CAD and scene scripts
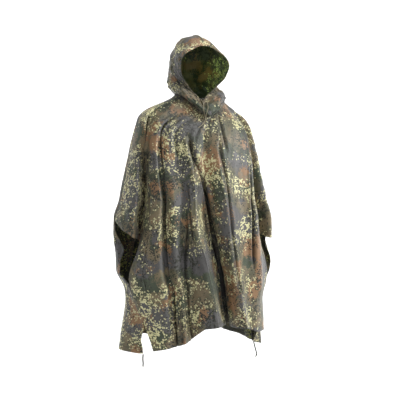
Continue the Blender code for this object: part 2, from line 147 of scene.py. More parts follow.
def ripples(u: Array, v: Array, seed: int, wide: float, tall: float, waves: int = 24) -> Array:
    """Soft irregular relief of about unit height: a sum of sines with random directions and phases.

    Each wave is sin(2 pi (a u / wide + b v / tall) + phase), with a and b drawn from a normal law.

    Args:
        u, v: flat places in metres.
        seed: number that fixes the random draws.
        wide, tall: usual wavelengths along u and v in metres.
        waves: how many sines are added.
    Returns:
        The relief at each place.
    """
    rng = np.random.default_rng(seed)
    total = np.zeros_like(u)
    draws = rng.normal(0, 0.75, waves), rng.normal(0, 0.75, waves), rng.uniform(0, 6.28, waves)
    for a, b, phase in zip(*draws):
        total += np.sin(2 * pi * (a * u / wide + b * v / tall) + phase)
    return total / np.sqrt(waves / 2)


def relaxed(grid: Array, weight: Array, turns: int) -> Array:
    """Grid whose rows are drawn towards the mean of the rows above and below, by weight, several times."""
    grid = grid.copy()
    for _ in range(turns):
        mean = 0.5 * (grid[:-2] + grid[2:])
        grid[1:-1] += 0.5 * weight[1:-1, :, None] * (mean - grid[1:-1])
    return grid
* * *
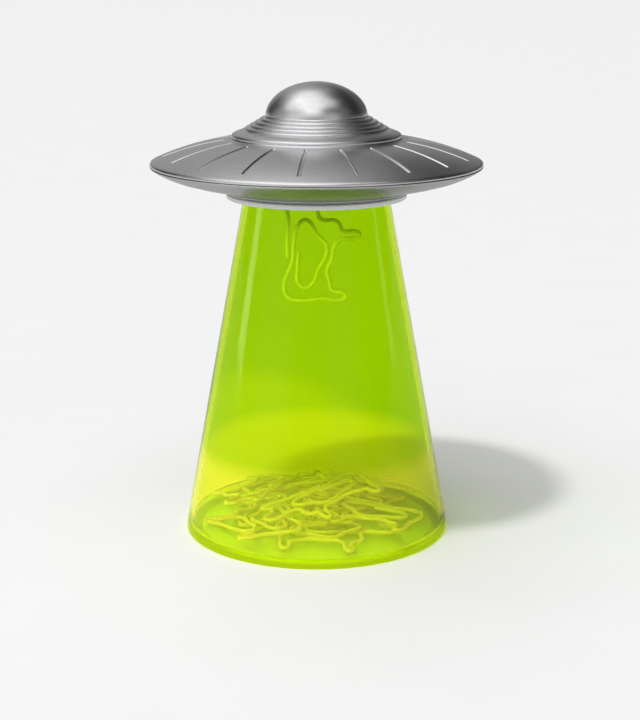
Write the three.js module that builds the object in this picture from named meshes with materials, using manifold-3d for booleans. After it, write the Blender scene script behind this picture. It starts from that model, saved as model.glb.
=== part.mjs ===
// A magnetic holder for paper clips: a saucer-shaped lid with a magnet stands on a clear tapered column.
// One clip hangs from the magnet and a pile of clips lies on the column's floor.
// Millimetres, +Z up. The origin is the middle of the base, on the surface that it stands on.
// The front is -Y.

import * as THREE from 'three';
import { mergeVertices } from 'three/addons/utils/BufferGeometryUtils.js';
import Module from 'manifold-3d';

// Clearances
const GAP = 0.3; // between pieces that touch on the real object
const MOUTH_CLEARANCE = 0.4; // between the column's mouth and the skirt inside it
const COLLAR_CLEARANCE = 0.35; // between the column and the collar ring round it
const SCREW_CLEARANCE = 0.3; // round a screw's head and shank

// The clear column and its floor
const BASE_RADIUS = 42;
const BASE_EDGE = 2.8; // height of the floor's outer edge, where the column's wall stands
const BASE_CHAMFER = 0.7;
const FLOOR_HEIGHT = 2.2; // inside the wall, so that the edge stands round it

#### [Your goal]
Retype only what lies between the line bearing "Write the three.js" and the line bearing "const FLOOR_HEIGHT = 2.2;", keeping both of those lines.

#### [Result]
Write the three.js module that builds the object in this picture from named meshes with materials, using manifold-3d for booleans. After it, write the Blender scene script behind this picture. It starts from that model, saved as model.glb.
=== part.mjs ===
// A magnetic holder for paper clips: a saucer-shaped lid with a magnet stands on a clear tapered column.
// One clip hangs from the magnet and a pile of clips lies on the column's floor.
// Millimetres, +Z up. The origin is the middle of the base, on the surface that it stands on.
// The front is -Y.

import * as THREE from 'three';
import { mergeVertices } from 'three/addons/utils/BufferGeometryUtils.js';
import Module from 'manifold-3d';

// Clearances
const GAP = 0.3; // between pieces that touch on the real object
const MOUTH_CLEARANCE = 0.4; // between the column's mouth and the skirt inside it
const COLLAR_CLEARANCE = 0.35; // between the column and the collar ring round it
const SCREW_CLEARANCE = 0.3; // round a screw's head and shank

// The clear column and its floor
const BASE_RADIUS = 42;
const BASE_EDGE = 2.8; // height of the floor's outer edge, where the column's wall stands
const BASE_CHAMFER = 0.7;
const FLOOR_HEIGHT = 2.2; // inside the wall, so that the edge stands round it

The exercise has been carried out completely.